The trail begins from the flag stop at mile 14 of the WP&YR railroad. The trail parallels the south bank of the river upstream to Warm Pass. After passing through a tall grass meadow the trail enters a spruce and hemlock forest where river and trail continue in close proximity to a point where the river narrows and runs through a rock cleft. Some of the small streams that are crossed have slippery logs as bridges; also, windfalls cause occasional interruptions in what is otherwise smooth traveling. The USFS cabin, which sleeps six, is located about 1,000 feet below the glacier, and about one mile from it near where the glacial outwash enters the Skagway River. The wood stove is for heating only, bring your own cook stove, and never cut living trees.
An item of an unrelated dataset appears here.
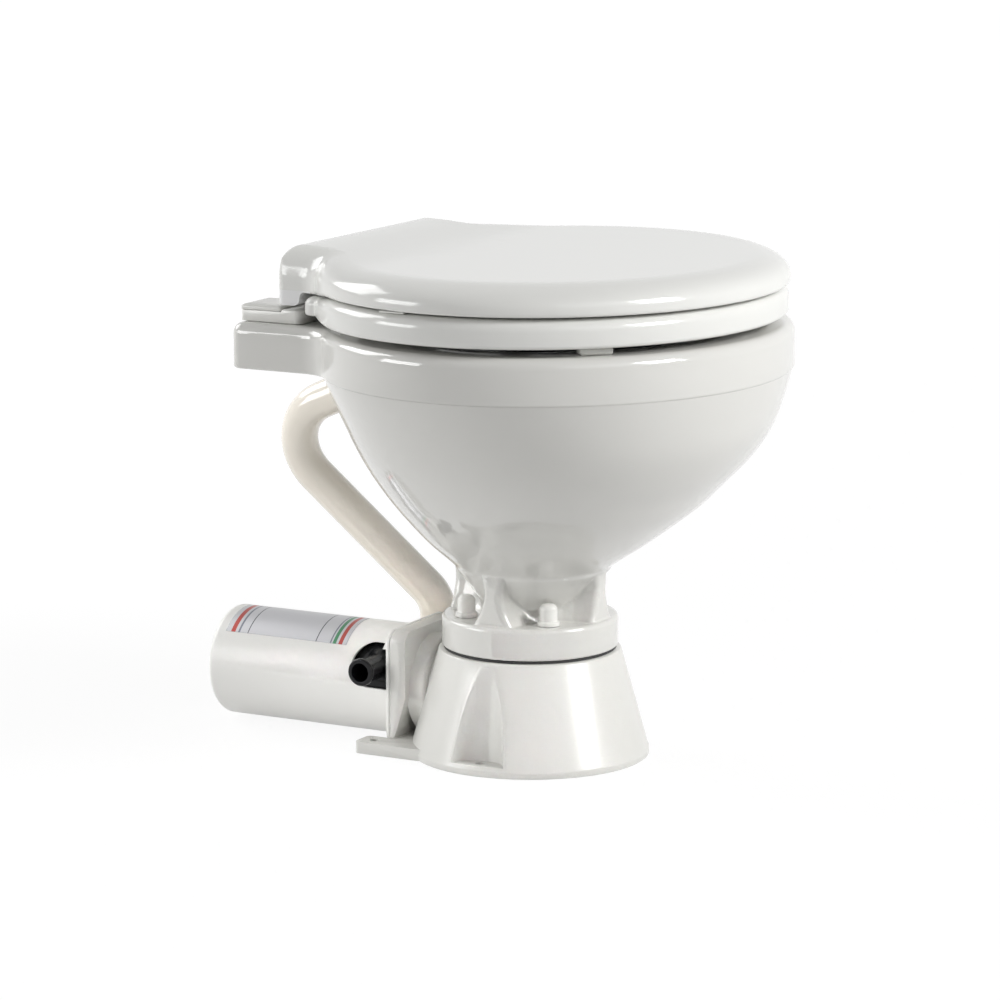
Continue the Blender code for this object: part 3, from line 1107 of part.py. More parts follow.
rings = [[(0.0, LID_YC, LID_Z0 + LID_CEILING)], lid_ring(LID_RIM_W + LID_CEILING_FILLET, LID_CEILING, shrink=0.5),
         lid_ring(LID_RIM_W + LID_CEILING_FILLET, LID_CEILING),
         lid_ring(LID_RIM_W, LID_CEILING - LID_CEILING_FILLET, drop=0.5),
         lid_ring(LID_RIM_W, 0.0, drop=1.0), lid_ring(LID_LOW_EDGE, 0.0, drop=1.0),
         lid_ring(0.0, LID_LOW_EDGE, drop=1.0)]
for k in range(6):
    angle = math.pi / 2 * k / 5
    rings.append(lid_ring(LID_ROUND * (1 - math.cos(angle)), LID_SIDE + (LID_T - LID_SIDE) * math.sin(angle),
                          climb=math.sin(angle)))
rings += [lid_ring(LID_ROUND, LID_T, climb=1.0, shrink=share) for share in LID_SHRINK_SHARES]
rings.append([(0.0, LID_YC, LID_Z0 + LID_T)])
lid = make("lid", loft(rings), WHITE, 0.12, location=PIN_LINE)
skirt_top = LID_Z0 + LID_CEILING + LAP
skirt = tool(loft([[(x, y, z) for x, y in lid_outline(inset)]
                   for inset, z in ((LAP / 2, SKIRT_Z0 - OVER), (LAP / 2, LID_Z0 + LID_SIDE),
                                    (LID_RIM_W / 2, skirt_top))]))
web_z = SKIRT_Z0 + SKIRT_WEB_Z
common(skirt, prism(rounded([
    (SKIRT_Y0 - SKIRT_WEB_Y, skirt_top + OVER, 0.0), (SKIRT_Y0 - SKIRT_WEB_Y, web_z, CHAMFER),
    (SKIRT_Y0, web_z, SKIRT_FILLET), (SKIRT_Y0, SKIRT_Z0, SKIRT_EDGE), (TAB_Y1, SKIRT_Z0, SKIRT_EDGE),
    (TAB_Y1 + LAP, skirt_top + OVER, 0.0)], 3), -TAB_X - OVER, TAB_X + OVER, "x"))
join(lid, skirt)
for sx in SIDES.values():
    x0, x1 = sorted((sx * LID_EAR_X0, sx * LID_EAR_X1))
    root = [(TAB_Y1 - EAR_SLACK, SKIRT_Z0 + EAR_SINK), (SKIRT_Y0 + SKIRT_EDGE, SKIRT_Z0 + EAR_SINK),
            (SKIRT_Y0 + SKIRT_EDGE, SKIRT_Z0 - EAR_SLACK)]
    join(lid, ear(x0, x1, root))
    cut(lid, rod("x", PIN_LINE, PIN_R + GAP, x0 - LAP, x1 + LAP, TINY))
on_lid = [lid]
for side, sx in SIDES.items():
    bm = rounded_box(sx * LID_PAD_X - LID_PAD_HALF_X, sx * LID_PAD_X + LID_PAD_HALF_X, LID_PAD_Y - LID_PAD_HALF_Y,
                     LID_PAD_Y + LID_PAD_HALF_Y, SEAT_Z0 + SEAT_T + GAP, LID_Z0 - GAP, LID_PAD_EDGE)
    on_lid.append(make(f"lid_pad_{side}", bm, WHITE, 0.5, location=PIN_LINE))


# Empties on the joint axes carry the moving pieces
def carrier(name, at, pieces, parent=None):
    empty = bpy.data.objects.new(name, None)
    empty.location = at
    bpy.context.scene.collection.objects.link(empty)
    for piece in pieces:
        piece.parent = empty
        piece.matrix_parent_inverse = Matrix.Translation(-Vector(at))
    if parent:
        empty.parent = parent
        empty.matrix_parent_inverse = Matrix.Translation(-Vector(parent.location))
    return empty


seat_axis = carrier("seat_axis", PIN_LINE, on_seat)
carrier("lid_axis", PIN_LINE, on_lid, seat_axis)
carrier("pump_axis", PUMP_AXIS, rotor)
carrier("outlet_axis", OUT, [elbow])
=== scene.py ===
"""Looks of the electric marine toilet: fine surfaces, materials, light and camera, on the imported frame."""
import math

import bmesh
import bpy
from mathutils import Matrix, Vector
from mathutils.bvhtree import BVHTree


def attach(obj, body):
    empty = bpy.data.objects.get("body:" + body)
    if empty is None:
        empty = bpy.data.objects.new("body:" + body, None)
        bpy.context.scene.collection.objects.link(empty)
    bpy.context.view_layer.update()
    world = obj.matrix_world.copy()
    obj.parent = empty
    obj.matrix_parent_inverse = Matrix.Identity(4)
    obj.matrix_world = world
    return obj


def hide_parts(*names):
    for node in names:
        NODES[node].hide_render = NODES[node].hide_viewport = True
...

Use extreme caution in venturing out on the glacier, especially during spring and summer thaws and fresh snow that may conceal crevasses.

 

Did You Know?

Historic photo of Native Tlingit packer carring a pack of goods on his back, wearing Western gear

The Chilkoot Trail was an important trade route connecting the Tlingits with interior First Nation peoples long before the Klondike Gold Rush. Dyea or Deiyaa (Tlingit for "to pack") was a small Native settlement used as a fishing camp and staging area for trade expeditions to and from the interior.